(begin)

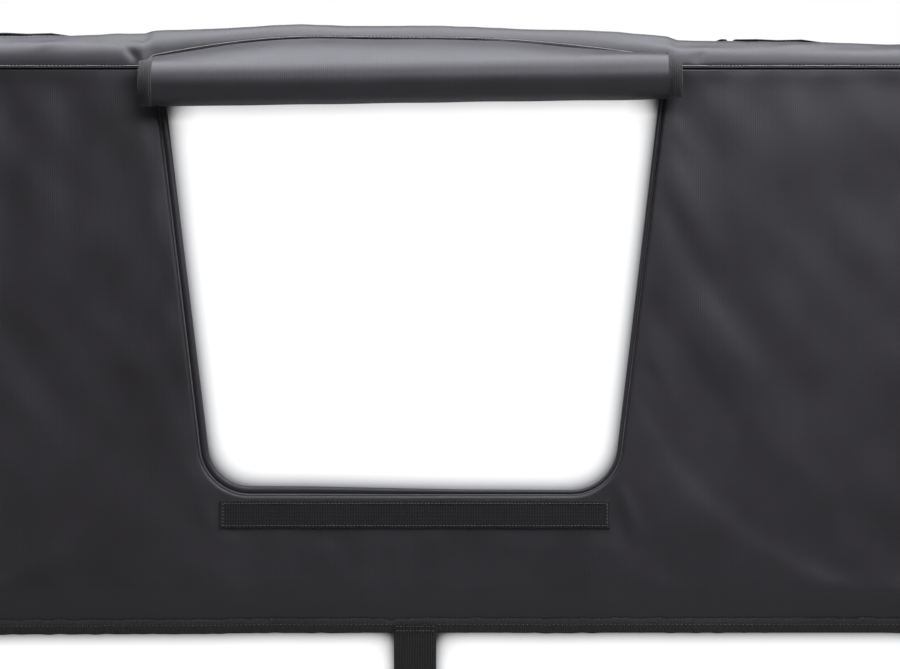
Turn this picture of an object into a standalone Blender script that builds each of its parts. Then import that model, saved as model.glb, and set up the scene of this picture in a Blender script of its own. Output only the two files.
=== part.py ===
"""Padded cover for a pickup truck's tailgate, on which bicycles ride.

It hangs over the tailgate like a saddle: a padded front with a handle opening, a padded top with
six tube straps, a shorter padded rear, and three webbing straps that close it under the tailgate.
The handle opening's flap is rolled up. X runs along the tailgate, -Y is the side away from the
truck, +Z is up, and the origin is the middle of the tailgate's top edge, where the pad rests.
"""

import math

import bmesh
import bpy

# Tailgate that the pad is sewn for
GATE_DEPTH = 0.064
GATE_HEIGHT = 0.581
GATE_CLEARANCE = 0.0005

# Padded sandwich: lining, foam, coated cover
LINING = 0.0010
FOAM = 0.0120
COVER = 0.0010
GAP = 0.0003
EDGE_FOAM = 0.0044
TAPER_WIDTH = 0.033

# Panels
PAD_WIDTH = 1.370
HEM_Z = -0.5176
REAR_HEM_Z = -0.2400
SEAM_Z = -0.0100
PANEL_TOP_Z = -0.0092
TOP_CORNER = 0.0220

# The padding of the top panel is fuller at the left: its height changes by this much per metre
CREST_TILT = -0.0085

# Top panel over the rolled flap: its front seam rises there, and a ridge stands along its front
SEAM_RISE = 0.0265
RIDGE_RISE = 0.0142
SEAM_SETBACK = 0.0087
RIDGE_Y = -0.0220
RIDGE_FOOT_Y = -0.0020
RIDGE_STEPS = 4
END_RISE = 0.27
RISE_LEFT = 0.165
RISE_RIGHT = 0.205
RISE_START = 0.010
RISE_MARGIN = 0.0010
RISE_STEPS = 7

# Edge binding tape, which thickens above LAP_START to go round the lapped seam
BINDING_WIDTH = 0.0120
BINDING = 0.0010
LAP_START = 0.0080

# Handle opening, which the flap laps by OPENING_LAP at each side
OPENING_X = -0.0040
OPENING_LAP = 0.0134
OPENING_SLANT = 0.1196
OPENING_BOTTOM_Z = -0.3946
OPENING_CORNER = 0.0460
FACING = 0.0010
PIPING = 0.0050
PIPING_TOP_Z = -0.0100
PIPING_SIDES = 10

# Loop tape under the opening, for the flap's hook tape
TAPE_LENGTH = 0.3510
TAPE_WIDTH = 0.0255
TAPE = 0.0014
TAPE_Z = -0.4120

# Rolled flap
FLAP_WIDTH = 0.4900
FLAP = 0.0016
FLAP_BINDING = 0.00035
FLAP_BINDING_WIDTH = 0.0120
ROLL_RADIUS = 0.0215
ROLL_Z = -0.0216
ROLL_TILT = 0.017
ROLL_CLEARANCE = 0.0010
ROLL_PITCH = 0.0033
ROLL_START = math.radians(135)
LEAD_STEPS = 4
STEPS_PER_TURN = 12
ROLL_STEPS = 52
HOOK_TAPE = 0.0010
HOOK_STEPS = 9
HOOK_LENGTH = 0.3800

# Webbing
WEB = 0.0016
ANCHOR_WIDTH = 0.0380
ANCHOR_INSET = 0.1850
ANCHOR_OVERLAP = 0.0064
ANCHOR_TAIL = 0.1300
ANCHOR_BEND = 0.0120
ANCHOR_REAR_OUT = 0.0026

# Ladder lock buckle on the rear hem
BUCKLE_THICKNESS = 0.0040
BUCKLE_RAIL = 0.0048
BUCKLE_BAR = 0.0040
BUCKLE_SLOT = 0.0100
BUCKLE_DROP = 0.0200
TAB_OVERLAP = 0.0100
TAB_NECK = 0.0040
SLOT_PLAY = 0.0010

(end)

## GIVEN EXERCISE
Starting at the first line of the material above, reproduce each line exactly up to and including the line with "TAPE_Z = -0.4120".

## THE SOLUTION
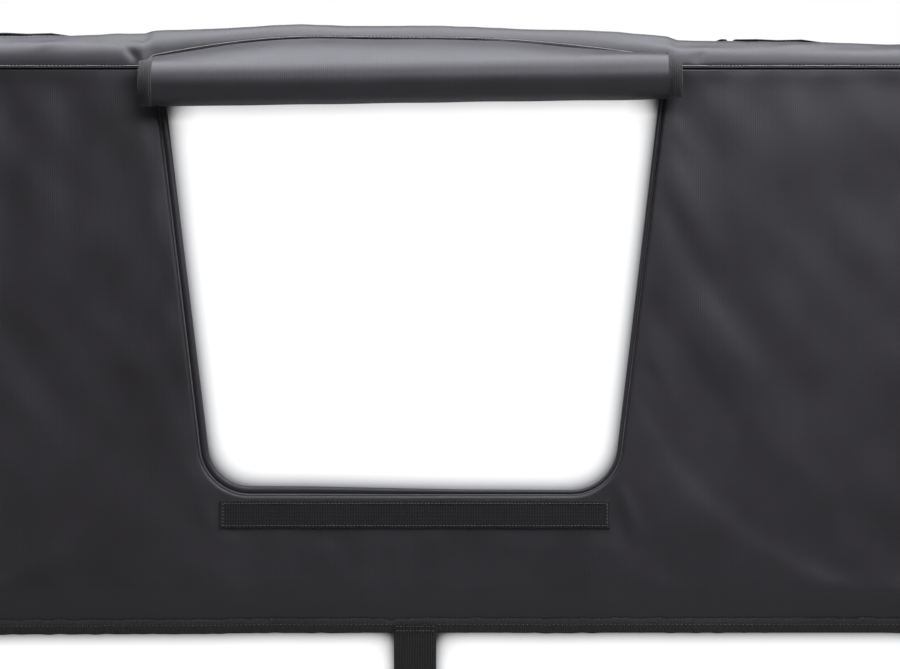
Turn this picture of an object into a standalone Blender script that builds each of its parts. Then import that model, saved as model.glb, and set up the scene of this picture in a Blender script of its own. Output only the two files.
=== part.py ===
"""Padded cover for a pickup truck's tailgate, on which bicycles ride.

It hangs over the tailgate like a saddle: a padded front with a handle opening, a padded top with
six tube straps, a shorter padded rear, and three webbing straps that close it under the tailgate.
The handle opening's flap is rolled up. X runs along the tailgate, -Y is the side away from the
truck, +Z is up, and the origin is the middle of the tailgate's top edge, where the pad rests.
"""

import math

import bmesh
import bpy

# Tailgate that the pad is sewn for
GATE_DEPTH = 0.064
GATE_HEIGHT = 0.581
GATE_CLEARANCE = 0.0005

# Padded sandwich: lining, foam, coated cover
LINING = 0.0010
FOAM = 0.0120
COVER = 0.0010
GAP = 0.0003
EDGE_FOAM = 0.0044
TAPER_WIDTH = 0.033

# Panels
PAD_WIDTH = 1.370
HEM_Z = -0.5176
REAR_HEM_Z = -0.2400
SEAM_Z = -0.0100
PANEL_TOP_Z = -0.0092
TOP_CORNER = 0.0220

# The padding of the top panel is fuller at the left: its height changes by this much per metre
CREST_TILT = -0.0085

# Top panel over the rolled flap: its front seam rises there, and a ridge stands along its front
SEAM_RISE = 0.0265
RIDGE_RISE = 0.0142
SEAM_SETBACK = 0.0087
RIDGE_Y = -0.0220
RIDGE_FOOT_Y = -0.0020
RIDGE_STEPS = 4
END_RISE = 0.27
RISE_LEFT = 0.165
RISE_RIGHT = 0.205
RISE_START = 0.010
RISE_MARGIN = 0.0010
RISE_STEPS = 7

# Edge binding tape, which thickens above LAP_START to go round the lapped seam
BINDING_WIDTH = 0.0120
BINDING = 0.0010
LAP_START = 0.0080

# Handle opening, which the flap laps by OPENING_LAP at each side
OPENING_X = -0.0040
OPENING_LAP = 0.0134
OPENING_SLANT = 0.1196
OPENING_BOTTOM_Z = -0.3946
OPENING_CORNER = 0.0460
FACING = 0.0010
PIPING = 0.0050
PIPING_TOP_Z = -0.0100
PIPING_SIDES = 10

# Loop tape under the opening, for the flap's hook tape
TAPE_LENGTH = 0.3510
TAPE_WIDTH = 0.0255
TAPE = 0.0014
TAPE_Z = -0.4120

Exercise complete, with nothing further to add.